VOL.: 68 (1997) (p. 245)
Chem. Abstr. Name: Palygorskite
Palygorskite is a hydrated magnesium aluminium silicate, which occurs as a fibrous chain-structure mineral in clay deposits in several areas of the world. There is a major deposit of commercial importance in the United States. Palygorskite fibre characteristics vary with the source, but fibre lengths in commercial samples are generally less than 5 mm. Palygorskite has been mined since the 1930s and is used mainly as an absorbent for pet wastes and oils and greases and as a component of drilling muds. Occupational exposure to palygorskite occurs during its mining, milling, production and use. General population exposures also may occur in its use as pet waste absorbent, in fertilizers and pesticides and by ingestion of antidiarrhoeal preparations.
A single cohort study of palygorskite (attapulgite) miners and millers was available. It showed small excesses of mortality from lung cancer and stomach cancer, but no indications of any exposure-response for either cancer.
Samples of palygorskite from different regions vary considerably with regard to their fibre lengths. Results of studies in experimental animals suggest that carcinogenicity is dependent on the proportion of long fibres (> 5 mm) in the samples.
In one inhalation study in rats with palygorskite from Leicester, United Kingdom, in which about 20% of the fibres were longer than 6 mm, bronchoalveolar hyperplasia and a few benign and malignant alveolar tumours and mesotheliomas were observed. The same sample induced a high incidence of pleural mesotheliomas in rats after intrapleural administration. One sample from Torrejon, Spain, in which 0.5% of the fibres were longer than 6 mm, produced a significant increase in the incidence of pleural mesotheliomas after intrapleural injection.
In rats, intraperitoneal injection of a palygorskite sample (of unspecified origin and in which 30% of the fibres were longer than 5 mm) produced a high incidence of malignant abdominal tumours. A sample from Caceres, Spain, in which 3% of the fibres were longer than 5 mm, induced malignant abdominal tumours in rats after intraperitoneal injection.
Several studies involving exposures of rats by inhalation, intrapleural or intraperitoneal injection using samples originating from Lebrija (Spain), Mormoiron (France) and Attapulgus (GA, United States) employed materials with relatively short fibres (less than or 0.5% were longer or equal to 5 mm). In these studies, no significant increase in the incidence of tumours was observed.
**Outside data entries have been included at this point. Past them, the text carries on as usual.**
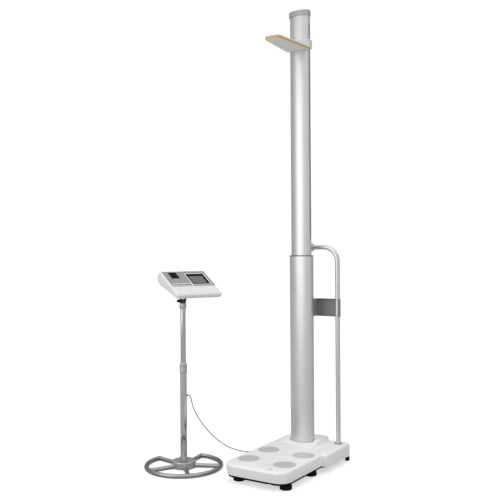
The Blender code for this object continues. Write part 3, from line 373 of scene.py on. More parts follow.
def display_finish():
    """Unlit liquid crystal glass: grey with the faint grid of its cells."""
    cell, line = 0.0012, 0.0001
    made = finish("display_glass", (0.150, 0.145, 0.145), 0.40, contrast=0.05, scale=30.0, bump=0.01,
                  specular=0.25)
    tree = made.node_tree
    shader = tree.nodes["Principled BSDF"]
    place = tree.nodes.new("ShaderNodeTexCoord")
    grid = tree.nodes.new("ShaderNodeTexBrick")
    grid.offset = 0.0
    grid.inputs["Color1"].default_value = (1, 1, 1, 1)
    grid.inputs["Color2"].default_value = (0.96, 0.96, 0.96, 1)
    grid.inputs["Mortar"].default_value = (0.78, 0.78, 0.78, 1)
    grid.inputs["Scale"].default_value = 1.0
    grid.inputs["Mortar Size"].default_value = line
    grid.inputs["Brick Width"].default_value = cell
    grid.inputs["Row Height"].default_value = cell
    turn = tree.nodes.new("ShaderNodeMapping")
    turn.inputs["Rotation"].default_value = (0, 0, -CONSOLE_TURN)
    shade = tree.nodes.new("ShaderNodeMix")
    shade.data_type = "RGBA"
    shade.blend_type = "MULTIPLY"
    shade.inputs["Factor"].default_value = 1.0
    source = shader.inputs["Base Color"].links[0].from_socket
    tree.links.new(place.outputs["Object"], turn.inputs["Vector"])
    tree.links.new(turn.outputs["Vector"], grid.inputs["Vector"])
    tree.links.new(source, shade.inputs["A"])
    tree.links.new(grid.outputs["Color"], shade.inputs["B"])
    tree.links.new(shade.outputs["Result"], shader.inputs["Base Color"])


def mix_finishes():
    """Every finish of the scale, with its colour and roughness first."""
    along_z, along_y, along_x = (1, 1, 0.015), (1, 0.03, 1), (0.05, 1, 1)     # brushing
    # mouldings
    finish("white_shell", (0.80, 0.80, 0.80), 0.42, contrast=0.02, grain=1400, bump=0.06, edge=0.02,
           dust=0.05)
    finish("console_white", (0.71, 0.71, 0.725), 0.40, contrast=0.02, grain=1400, dust=0.03)
    finish("panel_grey", (0.265, 0.265, 0.260), 0.45, contrast=0.03, grain=1800)
    finish("key_grey", (0.33, 0.33, 0.33), 0.5, contrast=0.03, grain=1800, edge=0.08)
    finish("cap_grey", (0.42, 0.42, 0.42), 0.42, metallic=0.4, grain=1200, edge=0.05)
    finish("head_grey", (0.66, 0.68, 0.68), 0.45, contrast=0.03, grain=1300, bump=0.07, edge=0.04, dust=0.04)
    finish("head_underside", (0.82, 0.84, 0.84), 0.5, grain=1300, bump=0.07)
    finish("orange_edging", (0.82, 0.36, 0.018), 0.5, contrast=0.08, grain=1500)
    # pale: the real outline strip round the keys, and a painted highlight as the display's rim
    finish("pale_outline_and_painted_highlight", (0.86, 0.86, 0.86), 0.40, contrast=0.03, grain=1500)
    # metals
    finish("column_silver", (0.66, 0.665, 0.67), 0.36, metallic=0.85, contrast=0.025, scale=4.0, spread=0.04,
           grain=2400, stretch=along_z, depth=0.0001)
    finish("brushed_plate", (0.55, 0.55, 0.57), 0.42, metallic=0.25, contrast=0.05, grain=1500,
           stretch=along_y, bump=0.08, depth=0.0001)
    finish("rail_silver", (0.64, 0.645, 0.635), 0.30, metallic=0.75, contrast=0.03, grain=1500, bump=0.03,
           depth=0.0001)
    finish("pole_chrome", (0.58, 0.58, 0.57), 0.10, metallic=1.0, contrast=0.03, spread=0.06, grain=700,
           bump=0.02, depth=0.0001, dust=0.02)
    finish("ring_steel", (0.34, 0.34, 0.33), 0.22, metallic=0.95, contrast=0.08, scale=25, spread=0.10,
           bump=0.04, depth=0.0001, edge=0.10, dust=0.06)
    finish("hub_steel", (0.45, 0.45, 0.43), 0.40, metallic=0.85, contrast=0.10, scale=30, spread=0.10,
           grain=1100, bump=0.06, edge=0.20, dust=0.10)
    finish("plain_steel", (0.52, 0.52, 0.53), 0.33, metallic=1.0, contrast=0.08, grain=1500,
           stretch=along_x, bump=0.06, edge=0.10)
    finish("screw_steel", (0.30, 0.30, 0.30), 0.35, metallic=1.0, contrast=0.10, grain=1600, edge=0.25)
    # dark grey: the plate's own colour, darkened further as painted shade for the shadow it sits in behind
    # the post
    finish("dark_bracket_and_painted_shade", (0.205, 0.212, 0.210), 0.46, contrast=0.05, grain=1600, bump=0.08, edge=0.12,
           dust=0.03)
    # black pieces
    finish("black_frame", (0.003, 0.003, 0.003), 0.55, contrast=0.10, grain=1200, bump=0.08, edge=0.01,
           specular=0.1)
    finish("black_rubber", (0.005, 0.005, 0.005), 0.65, contrast=0.15, grain=1500, bump=0.12, edge=0.01,
           dust=0.02, specular=0.12)
    finish("black_plastic", (0.016, 0.016, 0.016), 0.38, contrast=0.10, grain=1500, bump=0.08, edge=0.05)
    finish("black_window", (0.002, 0.002, 0.002), 0.50, contrast=0.05, bump=0.01, specular=0.05)
    finish("smoke_window", (0.006, 0.006, 0.006), 0.40, contrast=0.05, bump=0.01, specular=0.08)
    finish("motor_black", (0.03, 0.03, 0.035), 0.4, metallic=0.3, contrast=0.10, edge=0.10)
    # paper, cable and glass
    finish("paper_white", (0.82, 0.81, 0.78), 0.85, contrast=0.03, grain=2500)
    finish("cable_grey", (0.19, 0.19, 0.19), 0.5, contrast=0.08, scale=60, grain=1600, bump=0.06)
    finish("vial_glass", (0.22, 0.30, 0.16), 0.10, contrast=0.10, scale=200, bump=0.01, coat=0.9)
    display_finish()


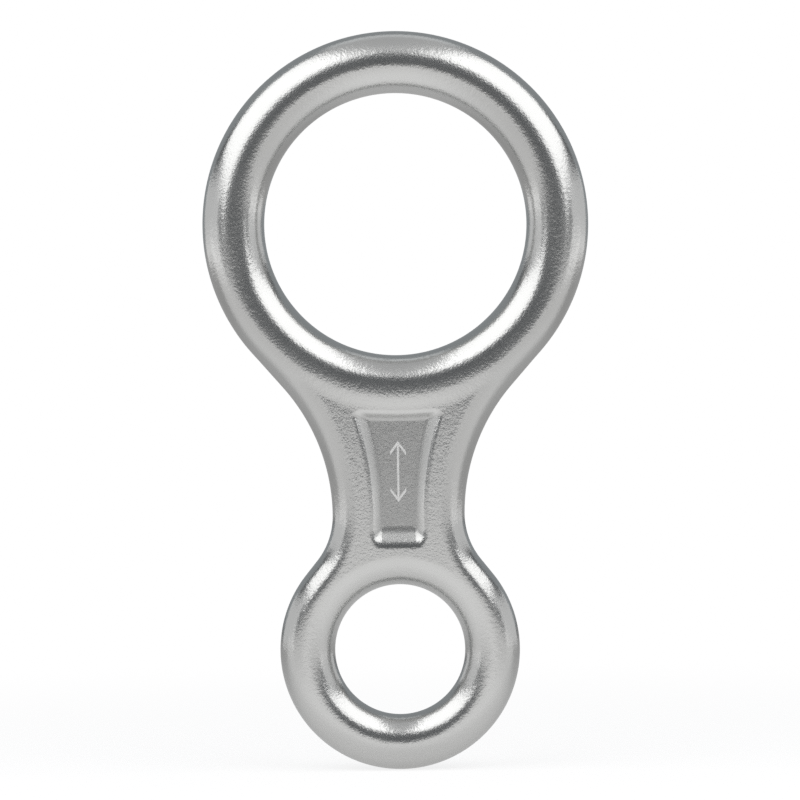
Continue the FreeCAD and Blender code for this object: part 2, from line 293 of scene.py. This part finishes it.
def skin():
    """Points and four-sided faces of the forging's skin: one point in each grid cell that the skin crosses,
    and a face across each grid edge that it crosses."""
    lines = (
        grid_lines(LOW[0], HIGH[0], *FINE_ACROSS),
        grid_lines(LOW[1], HIGH[1]),
        grid_lines(LOW[2], HIGH[2], *FINE_UP),
    )
    corners = np.stack(np.meshgrid(*lines, indexing="ij"), axis=-1)
    inside = (forging(corners.reshape(-1, 3)) < 0).reshape(corners.shape[:3])
    counts = sum(
        inside[i:i - 1 or None, j:j - 1 or None, k:k - 1 or None].astype(int)
        for i in (0, 1) for j in (0, 1) for k in (0, 1)
    )
    crossed = (counts > 0) & (counts < 8)
    numbers = np.full(crossed.shape, -1)
    numbers[crossed] = np.arange(crossed.sum())
    middles = [(line[1:] + line[:-1]) / 2 for line in lines]
    points = np.stack(np.meshgrid(*middles, indexing="ij"), axis=-1)[crossed]

    faces = []
    for axis in range(3):
        solid = np.moveaxis(inside, axis, 0)
        cells = np.moveaxis(numbers, axis, 0)
        near, far = solid[:-1, 1:-1, 1:-1], solid[1:, 1:-1, 1:-1]
        around = np.stack(
            [cells[:, :-1, :-1], cells[:, 1:, :-1], cells[:, 1:, 1:], cells[:, :-1, 1:]], axis=-1
        )
        turned = axis == 1
        for edge, flip in ((near & ~far, turned), (far & ~near, not turned)):
            found = around[edge]
            faces.append(found[:, ::-1] if flip else found)
    return points, np.concatenate(faces)


def relax(points, faces):
    """Evens out the faces: each point moves to the middle of its neighbours and back onto the skin."""
    ends = np.concatenate([faces[:, [i, (i + 1) % 4]] for i in range(4)])
    shared = np.bincount(ends[:, 0], minlength=len(points))[:, None]
    for _ in range(RELAXING_ROUNDS):
        totals = [np.bincount(ends[:, 0], points[ends[:, 1], axis], len(points)) for axis in range(3)]
        points = onto_skin(np.stack(totals, axis=1) / shared)
    return points


def make_forging():
    """The finished skin, in metres, with normals from the function itself and each point's share of the
    panel's depth."""
    points, faces = skin()
    points = relax(onto_skin(points), faces)
    mesh = bpy.data.meshes.new("forging")
    mesh.from_pydata(points * MM, [], faces)
    mesh.shade_smooth()
    mesh.normals_split_custom_set_from_vertices(slopes(points))
    depth = mesh.attributes.new("panel", "FLOAT", "POINT")
    share = 1 - np.clip(panel_rise(points[:, 0], points[:, 2]) / PANEL_DEPTH, 0.0, 1.0)
    depth.data.foreach_set("value", share.astype(np.float32))
    piece = bpy.data.objects.new("forging", mesh)
    bpy.context.scene.collection.objects.link(piece)
    return piece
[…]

Intratracheal instillation studies with palygorskite (attapulgite) fibres in sheep demonstrated significant and sustained inflammatory changes as measured in bronchoalveolar lavage fluids. These effects were mild compared to UICC chrysotile B but comparable to short chrysotile fibres. Intratracheal instillation studies in rats demonstrated that palygorskite (attapulgite) was less active than short chrysotile, UICC chrysotile B or aluminium silicate fibres but was more active than calcium silicate fibres. In-vitro studies have indicated that palygorskite can be toxic to mouse peritoneal and rat and rabbit alveolar macrophages.
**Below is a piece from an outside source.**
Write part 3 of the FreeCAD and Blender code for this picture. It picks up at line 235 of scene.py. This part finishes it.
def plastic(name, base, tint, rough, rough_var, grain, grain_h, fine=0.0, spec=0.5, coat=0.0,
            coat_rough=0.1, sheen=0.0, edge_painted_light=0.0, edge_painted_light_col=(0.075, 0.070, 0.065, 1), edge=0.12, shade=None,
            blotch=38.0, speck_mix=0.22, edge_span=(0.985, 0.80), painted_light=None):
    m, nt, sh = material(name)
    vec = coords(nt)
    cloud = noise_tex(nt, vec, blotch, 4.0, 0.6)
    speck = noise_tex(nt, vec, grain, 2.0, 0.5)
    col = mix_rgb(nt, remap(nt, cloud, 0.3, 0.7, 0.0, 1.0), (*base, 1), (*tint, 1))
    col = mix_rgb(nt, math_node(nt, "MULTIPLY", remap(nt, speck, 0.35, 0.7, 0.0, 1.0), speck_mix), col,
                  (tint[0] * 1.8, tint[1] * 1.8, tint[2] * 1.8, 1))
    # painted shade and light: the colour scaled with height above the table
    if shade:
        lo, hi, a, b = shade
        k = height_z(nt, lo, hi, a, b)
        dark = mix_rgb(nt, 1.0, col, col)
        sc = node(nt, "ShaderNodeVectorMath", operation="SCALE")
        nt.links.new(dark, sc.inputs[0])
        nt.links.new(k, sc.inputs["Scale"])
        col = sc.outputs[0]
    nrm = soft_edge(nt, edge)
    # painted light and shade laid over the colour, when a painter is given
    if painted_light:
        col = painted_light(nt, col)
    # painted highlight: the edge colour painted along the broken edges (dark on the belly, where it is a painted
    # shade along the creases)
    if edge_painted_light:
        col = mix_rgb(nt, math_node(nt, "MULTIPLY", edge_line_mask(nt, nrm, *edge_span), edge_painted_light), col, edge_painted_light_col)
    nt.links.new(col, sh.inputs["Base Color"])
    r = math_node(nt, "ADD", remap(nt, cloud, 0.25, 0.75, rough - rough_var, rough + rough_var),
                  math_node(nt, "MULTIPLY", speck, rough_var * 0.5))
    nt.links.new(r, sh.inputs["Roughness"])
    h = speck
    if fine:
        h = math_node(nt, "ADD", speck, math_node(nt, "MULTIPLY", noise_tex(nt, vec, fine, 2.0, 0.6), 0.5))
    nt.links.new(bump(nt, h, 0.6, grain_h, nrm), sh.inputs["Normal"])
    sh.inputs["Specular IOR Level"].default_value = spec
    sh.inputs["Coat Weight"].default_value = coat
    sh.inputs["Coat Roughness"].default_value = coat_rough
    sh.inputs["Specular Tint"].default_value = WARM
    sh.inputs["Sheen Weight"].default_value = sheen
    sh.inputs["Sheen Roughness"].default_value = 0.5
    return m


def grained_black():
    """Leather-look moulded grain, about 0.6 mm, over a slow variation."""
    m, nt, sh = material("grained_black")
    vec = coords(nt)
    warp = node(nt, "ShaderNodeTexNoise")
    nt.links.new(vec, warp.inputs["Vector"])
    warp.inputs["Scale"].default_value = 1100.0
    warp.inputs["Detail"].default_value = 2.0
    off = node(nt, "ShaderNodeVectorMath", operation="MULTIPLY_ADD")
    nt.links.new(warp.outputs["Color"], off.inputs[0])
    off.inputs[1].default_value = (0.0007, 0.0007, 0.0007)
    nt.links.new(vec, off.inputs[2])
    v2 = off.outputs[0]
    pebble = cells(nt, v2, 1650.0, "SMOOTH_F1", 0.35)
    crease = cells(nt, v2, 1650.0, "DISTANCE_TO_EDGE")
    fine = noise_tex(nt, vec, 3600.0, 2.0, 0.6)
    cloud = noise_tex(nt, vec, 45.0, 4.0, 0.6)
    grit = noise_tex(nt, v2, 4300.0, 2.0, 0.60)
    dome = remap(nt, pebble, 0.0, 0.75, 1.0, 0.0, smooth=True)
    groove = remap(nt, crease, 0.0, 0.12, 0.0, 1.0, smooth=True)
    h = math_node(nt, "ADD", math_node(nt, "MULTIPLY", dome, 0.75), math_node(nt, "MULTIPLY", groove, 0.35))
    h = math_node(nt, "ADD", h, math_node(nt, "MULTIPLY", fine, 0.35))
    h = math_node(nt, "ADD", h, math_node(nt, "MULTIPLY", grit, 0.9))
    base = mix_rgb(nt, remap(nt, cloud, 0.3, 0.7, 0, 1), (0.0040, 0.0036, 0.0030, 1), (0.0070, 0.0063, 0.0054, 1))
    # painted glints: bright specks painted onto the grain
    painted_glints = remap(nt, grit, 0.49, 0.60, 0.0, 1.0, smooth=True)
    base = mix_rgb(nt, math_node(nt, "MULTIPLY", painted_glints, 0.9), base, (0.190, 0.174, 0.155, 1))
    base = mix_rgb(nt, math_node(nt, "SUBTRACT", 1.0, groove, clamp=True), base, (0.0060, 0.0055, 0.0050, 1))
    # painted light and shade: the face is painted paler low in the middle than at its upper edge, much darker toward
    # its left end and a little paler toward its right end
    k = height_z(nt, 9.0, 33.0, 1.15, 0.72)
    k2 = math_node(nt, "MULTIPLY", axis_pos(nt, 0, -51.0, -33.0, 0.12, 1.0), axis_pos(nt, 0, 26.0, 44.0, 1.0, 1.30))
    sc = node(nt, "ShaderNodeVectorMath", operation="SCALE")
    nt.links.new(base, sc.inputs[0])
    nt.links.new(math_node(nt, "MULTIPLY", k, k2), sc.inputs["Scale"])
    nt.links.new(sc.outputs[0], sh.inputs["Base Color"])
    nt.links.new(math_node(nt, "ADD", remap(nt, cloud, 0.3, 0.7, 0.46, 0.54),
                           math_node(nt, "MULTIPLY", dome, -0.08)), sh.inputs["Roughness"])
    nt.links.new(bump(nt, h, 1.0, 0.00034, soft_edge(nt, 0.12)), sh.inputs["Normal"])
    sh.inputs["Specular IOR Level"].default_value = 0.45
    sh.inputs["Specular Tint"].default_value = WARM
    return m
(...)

In a single study, palygorskite did not show evidence for induction of sister chromatid exchange in rat pleural mesothelial cells.
There is inadequate evidence in humans for the carcinogenicity of palygorskite (attapulgite).
There is sufficient evidence in experimental animals for the carcinogenicity of long palygorskite (attapulgite) fibres (> 5 mm).
There is inadequate evidence in experimental animals for the carcinogenicity of short palygorskite (attapulgite) fibres (< 5 mm).
Long palygorskite (attapulgite) fibres (> 5 mm) are possibly carcinogenic to humans (Group 2B).
Short palygorskite (attapulgite) fibres (< 5 mm) cannot be classified as to their carcinogenicity to humans (Group 3).
For definition of the italicized terms, see Preamble Evaluation.